といういかにも〜という要素。これらは全てこのキング・クリムゾンのファーストアルバムで提示されたものであり、他のどのプログレバンドも、そしてキング・クリムゾン自身も、結局最後まで自分達の作り出した世界観を乗り越えられなかったのであります。 唯一、ELPだけが「結局プログレなんてこういうことなんじゃ〜」といって尻で楽器を弾き、プログレを終わらせたが(同時に自らのバンド生命も終わった)。

プログレは袋小路の音楽ジャンルなのだ。プログレにとって不幸だったのはこの「クリムゾン・キングの宮殿」があまりにもパーフェクトであったことだろう。クリムゾンはこれ以降、ファーストアルバムの再解釈にそのバンド生命を費やしてしまう。リーダーのロバート・フリップはすっかり教祖化して、ことあるごとに「キング・クリムゾンの活動は、全てクリムゾン自身の意志によって決められる。

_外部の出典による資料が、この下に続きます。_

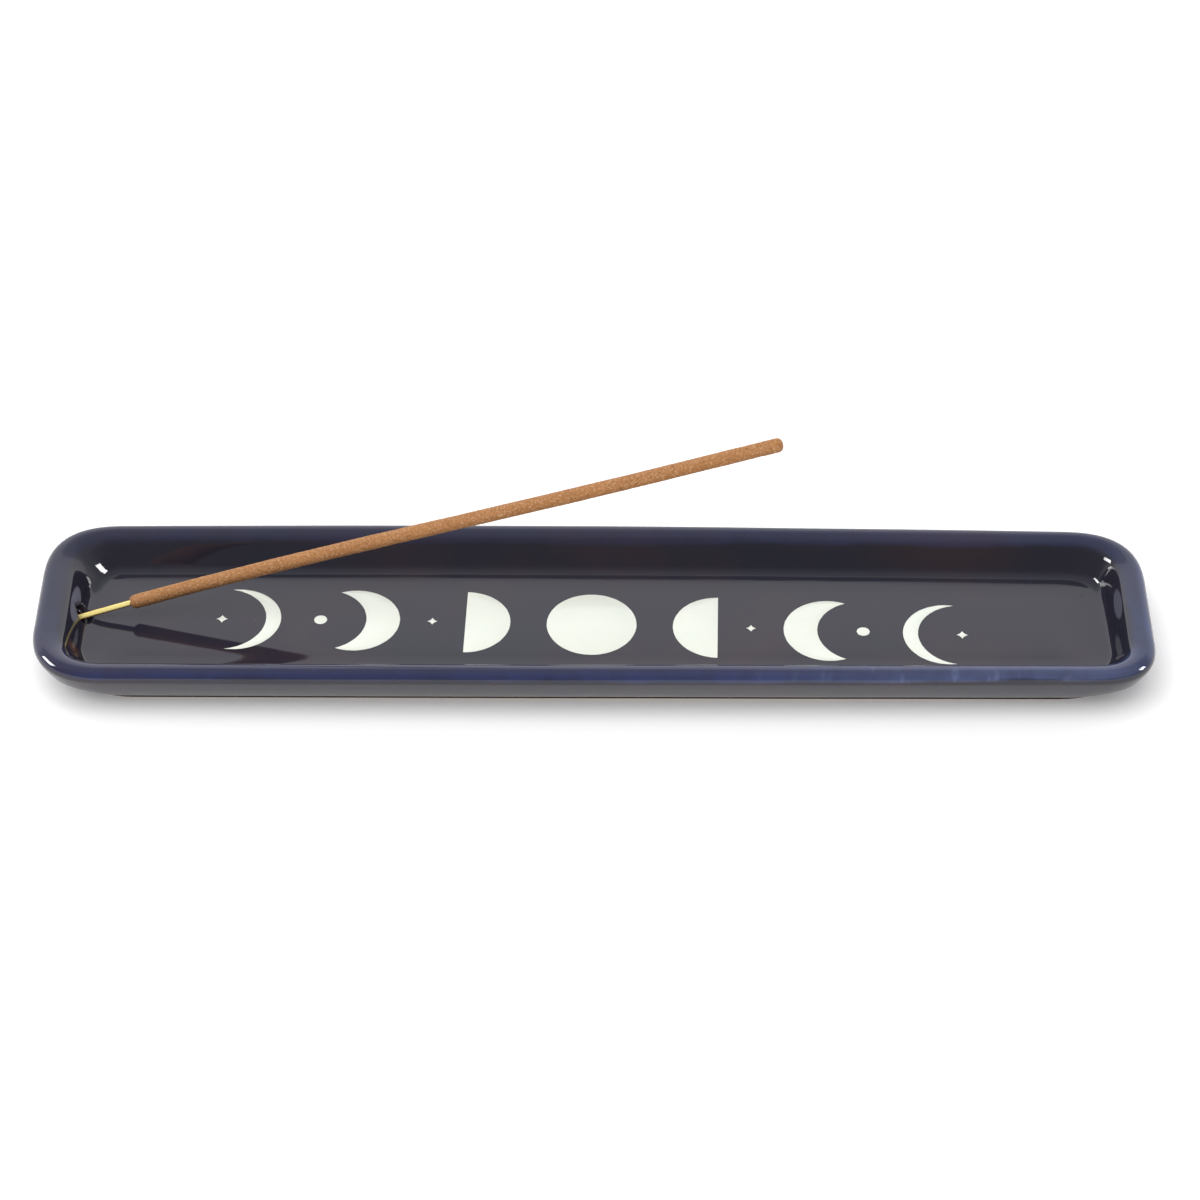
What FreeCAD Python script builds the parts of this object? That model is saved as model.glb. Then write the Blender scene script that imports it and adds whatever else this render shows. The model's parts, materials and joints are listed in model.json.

今回の再結成も私が決めたことではない。クリムゾンがその活動を必要としたからだ。」とか訳わからんことばっかり言うようになるし。他のバンドにしたって出てくる奴出てくる奴みんなことごとく変人やし。イヤな音楽ジャンルになってしまった。それもこれも始まり方が悪かったからや。

だから、我々はそんなもんにつき合うことない訳で。この「クリムゾン・キングの宮殿」だけを聴いて、なるほど、と納得すればいいのであった。

この1枚に限って言えば、このアルバムは60年代最高の1枚に上げられる。プレスリーが始め、ビートルズが大々的に広めた黒人音楽の白人的再構築としてのロック・ミュージック。サイケ・ムーブメントを経て限りなくその地平を広げていったその音楽のひとつの総括として、キング・クリムゾンは完璧な仕事をやってのけた。初期ロックンロールが持っていた原初的衝動を分析し、卓越した演奏力を持ってそれ以上のエナジーを人工的に作り上げる。文系ロックの最高峰。同時期に体育会系の再構築をやり遂げたレッド・ツェッペリンのファーストとともに、ポップミュージックの偉大なマイルストーンである。一度は聴こう!